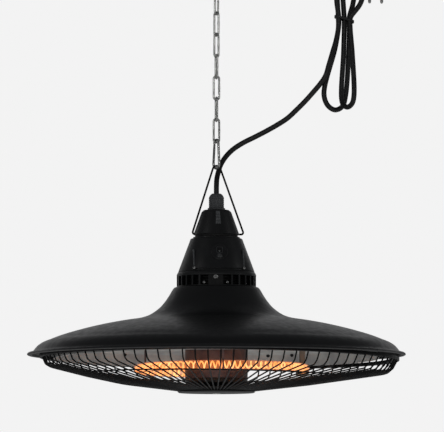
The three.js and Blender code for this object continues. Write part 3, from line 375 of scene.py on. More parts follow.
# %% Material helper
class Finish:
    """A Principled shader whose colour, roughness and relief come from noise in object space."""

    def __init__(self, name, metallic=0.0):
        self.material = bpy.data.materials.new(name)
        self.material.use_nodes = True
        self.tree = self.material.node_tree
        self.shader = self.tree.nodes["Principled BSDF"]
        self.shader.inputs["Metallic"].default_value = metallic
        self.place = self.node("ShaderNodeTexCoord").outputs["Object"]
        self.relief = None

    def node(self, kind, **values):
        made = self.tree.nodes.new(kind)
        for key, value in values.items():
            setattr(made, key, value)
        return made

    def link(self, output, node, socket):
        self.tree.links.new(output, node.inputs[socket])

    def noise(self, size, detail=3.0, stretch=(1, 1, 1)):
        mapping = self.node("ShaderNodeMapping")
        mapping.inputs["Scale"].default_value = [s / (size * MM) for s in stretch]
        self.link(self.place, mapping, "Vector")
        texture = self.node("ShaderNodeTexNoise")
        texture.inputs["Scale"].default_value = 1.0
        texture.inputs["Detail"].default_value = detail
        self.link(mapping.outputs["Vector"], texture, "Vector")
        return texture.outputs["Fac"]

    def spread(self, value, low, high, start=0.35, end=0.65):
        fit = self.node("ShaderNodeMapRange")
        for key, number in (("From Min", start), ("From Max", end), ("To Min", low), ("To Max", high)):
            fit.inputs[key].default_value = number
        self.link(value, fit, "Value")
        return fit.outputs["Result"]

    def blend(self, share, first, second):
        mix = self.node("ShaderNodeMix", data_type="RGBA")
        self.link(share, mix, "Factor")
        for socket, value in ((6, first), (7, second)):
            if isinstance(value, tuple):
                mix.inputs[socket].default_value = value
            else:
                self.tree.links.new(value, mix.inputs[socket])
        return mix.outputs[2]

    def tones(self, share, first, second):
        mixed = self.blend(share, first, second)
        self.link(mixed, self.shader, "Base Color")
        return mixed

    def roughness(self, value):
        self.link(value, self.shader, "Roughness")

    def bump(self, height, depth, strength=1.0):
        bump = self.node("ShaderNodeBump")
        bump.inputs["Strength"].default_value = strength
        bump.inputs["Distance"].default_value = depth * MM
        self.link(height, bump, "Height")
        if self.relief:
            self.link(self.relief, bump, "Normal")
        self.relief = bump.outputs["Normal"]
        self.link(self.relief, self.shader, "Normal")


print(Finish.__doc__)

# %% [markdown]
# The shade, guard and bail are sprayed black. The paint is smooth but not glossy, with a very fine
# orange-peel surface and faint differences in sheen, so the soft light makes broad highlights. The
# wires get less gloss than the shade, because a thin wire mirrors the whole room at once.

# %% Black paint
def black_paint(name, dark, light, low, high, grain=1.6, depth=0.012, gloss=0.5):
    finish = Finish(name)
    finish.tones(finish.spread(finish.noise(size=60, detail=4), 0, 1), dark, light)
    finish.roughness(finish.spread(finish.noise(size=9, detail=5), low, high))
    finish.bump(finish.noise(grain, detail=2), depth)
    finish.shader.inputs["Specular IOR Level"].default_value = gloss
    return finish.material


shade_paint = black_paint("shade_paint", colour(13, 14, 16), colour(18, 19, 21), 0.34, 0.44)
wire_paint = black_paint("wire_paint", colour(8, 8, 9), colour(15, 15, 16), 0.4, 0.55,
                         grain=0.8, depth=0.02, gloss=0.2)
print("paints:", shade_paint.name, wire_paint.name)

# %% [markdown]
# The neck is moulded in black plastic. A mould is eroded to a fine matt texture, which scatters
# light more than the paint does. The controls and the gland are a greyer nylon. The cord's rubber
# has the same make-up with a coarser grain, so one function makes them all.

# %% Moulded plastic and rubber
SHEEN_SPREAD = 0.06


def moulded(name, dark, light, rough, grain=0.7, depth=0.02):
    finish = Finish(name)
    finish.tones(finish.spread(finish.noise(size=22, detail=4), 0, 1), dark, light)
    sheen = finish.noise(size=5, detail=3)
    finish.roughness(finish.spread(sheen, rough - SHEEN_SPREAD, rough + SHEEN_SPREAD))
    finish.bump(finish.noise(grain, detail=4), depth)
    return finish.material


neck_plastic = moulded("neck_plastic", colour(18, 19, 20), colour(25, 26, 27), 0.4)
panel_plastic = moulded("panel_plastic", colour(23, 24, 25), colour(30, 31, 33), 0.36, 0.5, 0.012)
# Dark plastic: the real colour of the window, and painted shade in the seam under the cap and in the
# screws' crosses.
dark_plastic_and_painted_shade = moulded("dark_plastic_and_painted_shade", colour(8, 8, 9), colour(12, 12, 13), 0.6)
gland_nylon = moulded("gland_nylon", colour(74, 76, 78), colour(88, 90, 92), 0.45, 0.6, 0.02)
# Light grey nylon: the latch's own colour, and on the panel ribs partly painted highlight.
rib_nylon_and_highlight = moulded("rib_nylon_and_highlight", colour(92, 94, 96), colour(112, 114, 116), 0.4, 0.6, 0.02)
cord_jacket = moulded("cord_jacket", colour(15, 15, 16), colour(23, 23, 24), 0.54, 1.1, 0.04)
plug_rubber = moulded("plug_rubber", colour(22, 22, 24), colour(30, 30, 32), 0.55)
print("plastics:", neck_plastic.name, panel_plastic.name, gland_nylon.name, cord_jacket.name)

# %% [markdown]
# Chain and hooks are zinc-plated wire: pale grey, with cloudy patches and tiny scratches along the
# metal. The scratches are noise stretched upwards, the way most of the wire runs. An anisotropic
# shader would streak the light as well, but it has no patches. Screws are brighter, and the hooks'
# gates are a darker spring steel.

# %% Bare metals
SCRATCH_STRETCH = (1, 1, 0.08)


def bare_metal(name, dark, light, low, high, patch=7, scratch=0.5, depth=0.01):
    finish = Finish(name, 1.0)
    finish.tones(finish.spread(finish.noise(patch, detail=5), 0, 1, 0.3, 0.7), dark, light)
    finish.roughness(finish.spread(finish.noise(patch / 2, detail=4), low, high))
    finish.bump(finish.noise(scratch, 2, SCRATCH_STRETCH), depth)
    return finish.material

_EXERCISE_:
Verbatim output is expected for the lines from the start of the data to the line in which "Principled shader whose" appears, both included.

_FINAL RESULT_:
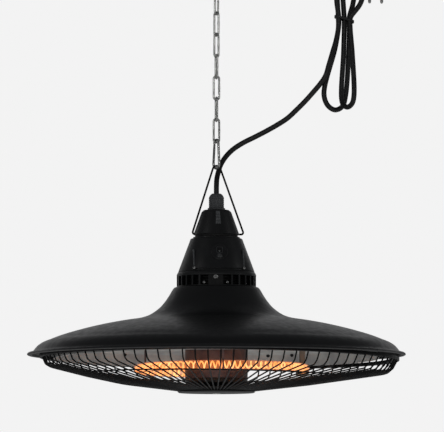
The three.js and Blender code for this object continues. Write part 3, from line 375 of scene.py on. More parts follow.
# %% Material helper
class Finish:
    """A Principled shader whose colour, roughness and relief come from noise in object space."""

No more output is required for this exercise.